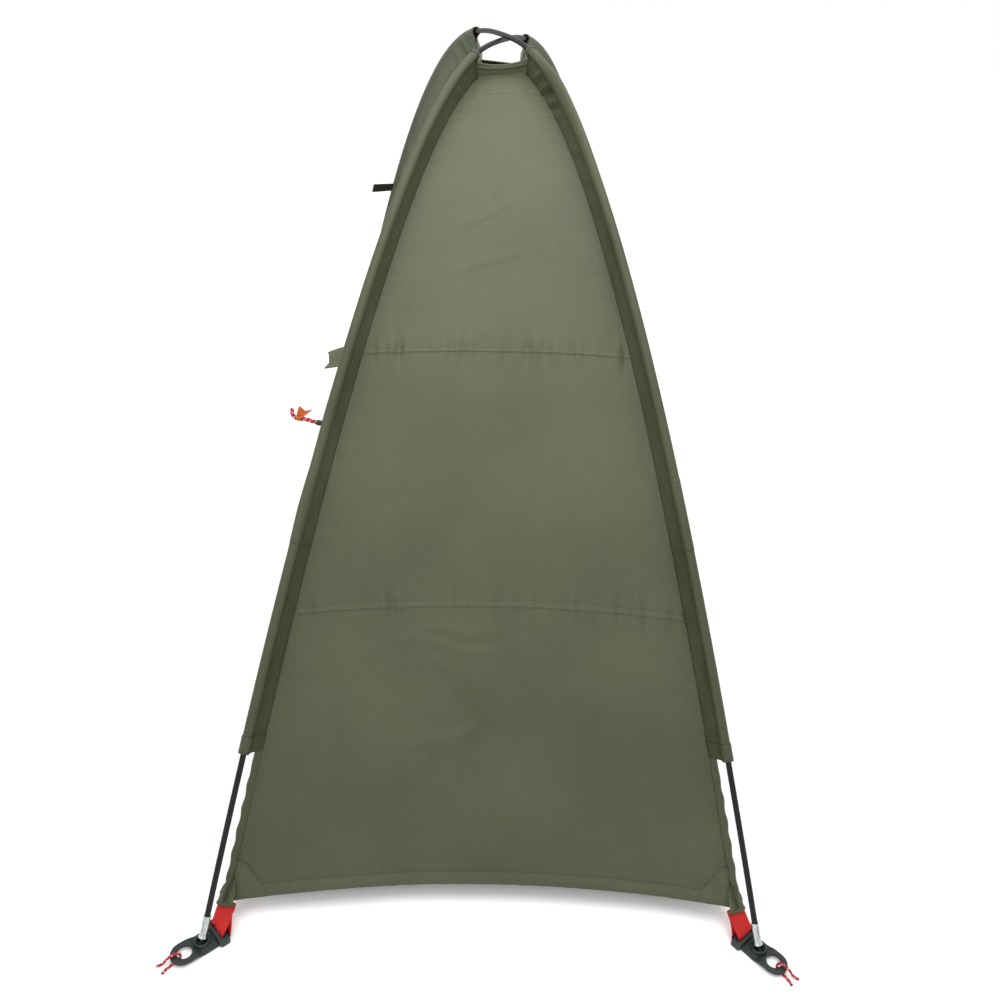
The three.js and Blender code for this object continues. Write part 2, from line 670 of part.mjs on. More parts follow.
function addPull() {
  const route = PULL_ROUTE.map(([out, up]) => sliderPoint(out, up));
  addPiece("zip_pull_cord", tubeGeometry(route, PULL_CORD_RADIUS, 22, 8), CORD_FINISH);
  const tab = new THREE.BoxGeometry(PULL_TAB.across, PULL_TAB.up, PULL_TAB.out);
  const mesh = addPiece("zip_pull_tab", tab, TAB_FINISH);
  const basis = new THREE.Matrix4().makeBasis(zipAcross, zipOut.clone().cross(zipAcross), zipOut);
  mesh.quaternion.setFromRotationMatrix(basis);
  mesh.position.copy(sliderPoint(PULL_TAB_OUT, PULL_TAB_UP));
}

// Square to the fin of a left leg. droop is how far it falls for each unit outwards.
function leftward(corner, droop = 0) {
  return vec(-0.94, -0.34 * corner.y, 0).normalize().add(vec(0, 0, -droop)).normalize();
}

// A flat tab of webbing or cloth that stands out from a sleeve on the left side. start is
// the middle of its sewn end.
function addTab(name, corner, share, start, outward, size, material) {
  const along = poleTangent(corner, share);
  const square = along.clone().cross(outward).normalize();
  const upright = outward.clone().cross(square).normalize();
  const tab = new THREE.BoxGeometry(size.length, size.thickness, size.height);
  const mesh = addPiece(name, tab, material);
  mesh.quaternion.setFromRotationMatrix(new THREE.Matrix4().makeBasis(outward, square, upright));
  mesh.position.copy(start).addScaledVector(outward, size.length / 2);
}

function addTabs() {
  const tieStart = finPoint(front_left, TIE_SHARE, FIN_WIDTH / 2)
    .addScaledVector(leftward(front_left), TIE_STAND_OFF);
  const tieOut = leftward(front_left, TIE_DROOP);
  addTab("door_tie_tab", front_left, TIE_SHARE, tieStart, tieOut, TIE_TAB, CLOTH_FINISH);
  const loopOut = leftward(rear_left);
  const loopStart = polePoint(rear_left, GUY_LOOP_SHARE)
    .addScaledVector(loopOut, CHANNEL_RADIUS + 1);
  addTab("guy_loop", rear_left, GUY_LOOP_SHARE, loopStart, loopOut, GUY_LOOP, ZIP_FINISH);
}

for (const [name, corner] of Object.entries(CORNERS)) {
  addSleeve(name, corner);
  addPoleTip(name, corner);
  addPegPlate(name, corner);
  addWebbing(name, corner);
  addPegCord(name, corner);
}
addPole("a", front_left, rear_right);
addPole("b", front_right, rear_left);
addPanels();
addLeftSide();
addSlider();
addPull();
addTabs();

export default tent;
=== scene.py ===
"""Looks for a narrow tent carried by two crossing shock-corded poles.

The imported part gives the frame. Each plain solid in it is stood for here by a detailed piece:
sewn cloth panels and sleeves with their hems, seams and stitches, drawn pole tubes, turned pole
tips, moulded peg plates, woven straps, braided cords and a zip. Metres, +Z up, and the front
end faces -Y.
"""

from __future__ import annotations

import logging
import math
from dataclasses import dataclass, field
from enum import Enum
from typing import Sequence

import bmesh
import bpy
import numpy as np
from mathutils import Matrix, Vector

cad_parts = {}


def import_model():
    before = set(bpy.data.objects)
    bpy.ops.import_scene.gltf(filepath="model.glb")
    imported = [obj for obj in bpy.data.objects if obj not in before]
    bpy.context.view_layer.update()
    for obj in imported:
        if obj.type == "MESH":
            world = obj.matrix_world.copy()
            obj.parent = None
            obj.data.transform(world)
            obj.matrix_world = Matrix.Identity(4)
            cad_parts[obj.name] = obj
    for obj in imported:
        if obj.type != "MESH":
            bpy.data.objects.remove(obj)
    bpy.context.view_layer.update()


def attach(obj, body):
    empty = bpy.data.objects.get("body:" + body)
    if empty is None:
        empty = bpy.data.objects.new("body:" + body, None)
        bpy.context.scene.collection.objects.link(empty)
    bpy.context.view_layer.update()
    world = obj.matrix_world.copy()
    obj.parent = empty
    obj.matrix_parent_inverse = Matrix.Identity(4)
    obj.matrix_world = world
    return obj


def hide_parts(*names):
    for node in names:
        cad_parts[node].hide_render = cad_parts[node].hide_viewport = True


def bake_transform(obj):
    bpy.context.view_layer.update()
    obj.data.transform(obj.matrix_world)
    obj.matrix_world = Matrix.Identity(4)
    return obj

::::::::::

### Task instructions
Quote the whole listing above, leaving nothing out.

### Expected answer
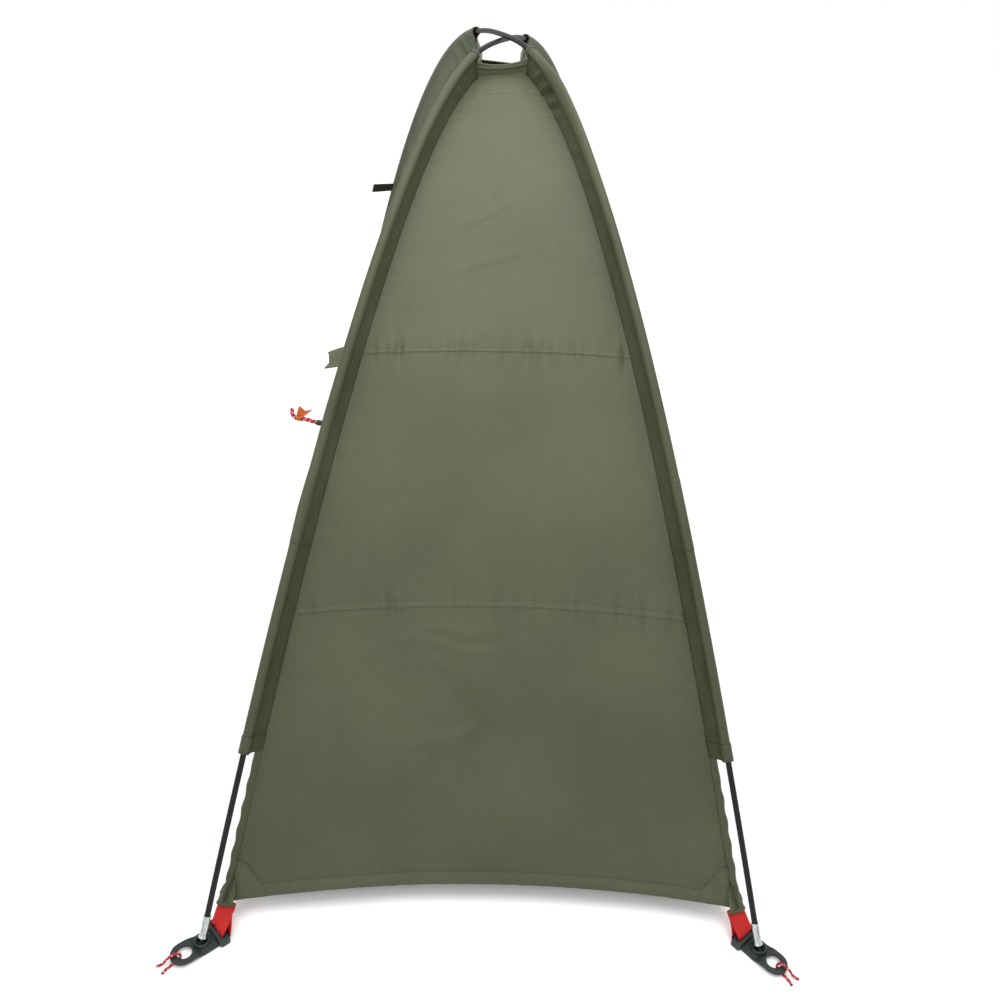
The three.js and Blender code for this object continues. Write part 2, from line 670 of part.mjs on. More parts follow.
function addPull() {
  const route = PULL_ROUTE.map(([out, up]) => sliderPoint(out, up));
  addPiece("zip_pull_cord", tubeGeometry(route, PULL_CORD_RADIUS, 22, 8), CORD_FINISH);
  const tab = new THREE.BoxGeometry(PULL_TAB.across, PULL_TAB.up, PULL_TAB.out);
  const mesh = addPiece("zip_pull_tab", tab, TAB_FINISH);
  const basis = new THREE.Matrix4().makeBasis(zipAcross, zipOut.clone().cross(zipAcross), zipOut);
  mesh.quaternion.setFromRotationMatrix(basis);
  mesh.position.copy(sliderPoint(PULL_TAB_OUT, PULL_TAB_UP));
}

// Square to the fin of a left leg. droop is how far it falls for each unit outwards.
function leftward(corner, droop = 0) {
  return vec(-0.94, -0.34 * corner.y, 0).normalize().add(vec(0, 0, -droop)).normalize();
}

// A flat tab of webbing or cloth that stands out from a sleeve on the left side. start is
// the middle of its sewn end.
function addTab(name, corner, share, start, outward, size, material) {
  const along = poleTangent(corner, share);
  const square = along.clone().cross(outward).normalize();
  const upright = outward.clone().cross(square).normalize();
  const tab = new THREE.BoxGeometry(size.length, size.thickness, size.height);
  const mesh = addPiece(name, tab, material);
  mesh.quaternion.setFromRotationMatrix(new THREE.Matrix4().makeBasis(outward, square, upright));
  mesh.position.copy(start).addScaledVector(outward, size.length / 2);
}

function addTabs() {
  const tieStart = finPoint(front_left, TIE_SHARE, FIN_WIDTH / 2)
    .addScaledVector(leftward(front_left), TIE_STAND_OFF);
  const tieOut = leftward(front_left, TIE_DROOP);
  addTab("door_tie_tab", front_left, TIE_SHARE, tieStart, tieOut, TIE_TAB, CLOTH_FINISH);
  const loopOut = leftward(rear_left);
  const loopStart = polePoint(rear_left, GUY_LOOP_SHARE)
    .addScaledVector(loopOut, CHANNEL_RADIUS + 1);
  addTab("guy_loop", rear_left, GUY_LOOP_SHARE, loopStart, loopOut, GUY_LOOP, ZIP_FINISH);
}

for (const [name, corner] of Object.entries(CORNERS)) {
  addSleeve(name, corner);
  addPoleTip(name, corner);
  addPegPlate(name, corner);
  addWebbing(name, corner);
  addPegCord(name, corner);
}
addPole("a", front_left, rear_right);
addPole("b", front_right, rear_left);
addPanels();
addLeftSide();
addSlider();
addPull();
addTabs();

export default tent;
=== scene.py ===
"""Looks for a narrow tent carried by two crossing shock-corded poles.

The imported part gives the frame. Each plain solid in it is stood for here by a detailed piece:
sewn cloth panels and sleeves with their hems, seams and stitches, drawn pole tubes, turned pole
tips, moulded peg plates, woven straps, braided cords and a zip. Metres, +Z up, and the front
end faces -Y.
"""

from __future__ import annotations

import logging
import math
from dataclasses import dataclass, field
from enum import Enum
from typing import Sequence

import bmesh
import bpy
import numpy as np
from mathutils import Matrix, Vector

cad_parts = {}


def import_model():
    before = set(bpy.data.objects)
    bpy.ops.import_scene.gltf(filepath="model.glb")
    imported = [obj for obj in bpy.data.objects if obj not in before]
    bpy.context.view_layer.update()
    for obj in imported:
        if obj.type == "MESH":
            world = obj.matrix_world.copy()
            obj.parent = None
            obj.data.transform(world)
            obj.matrix_world = Matrix.Identity(4)
            cad_parts[obj.name] = obj
    for obj in imported:
        if obj.type != "MESH":
            bpy.data.objects.remove(obj)
    bpy.context.view_layer.update()


def attach(obj, body):
    empty = bpy.data.objects.get("body:" + body)
    if empty is None:
        empty = bpy.data.objects.new("body:" + body, None)
        bpy.context.scene.collection.objects.link(empty)
    bpy.context.view_layer.update()
    world = obj.matrix_world.copy()
    obj.parent = empty
    obj.matrix_parent_inverse = Matrix.Identity(4)
    obj.matrix_world = world
    return obj


def hide_parts(*names):
    for node in names:
        cad_parts[node].hide_render = cad_parts[node].hide_viewport = True


def bake_transform(obj):
    bpy.context.view_layer.update()
    obj.data.transform(obj.matrix_world)
    obj.matrix_world = Matrix.Identity(4)
    return obj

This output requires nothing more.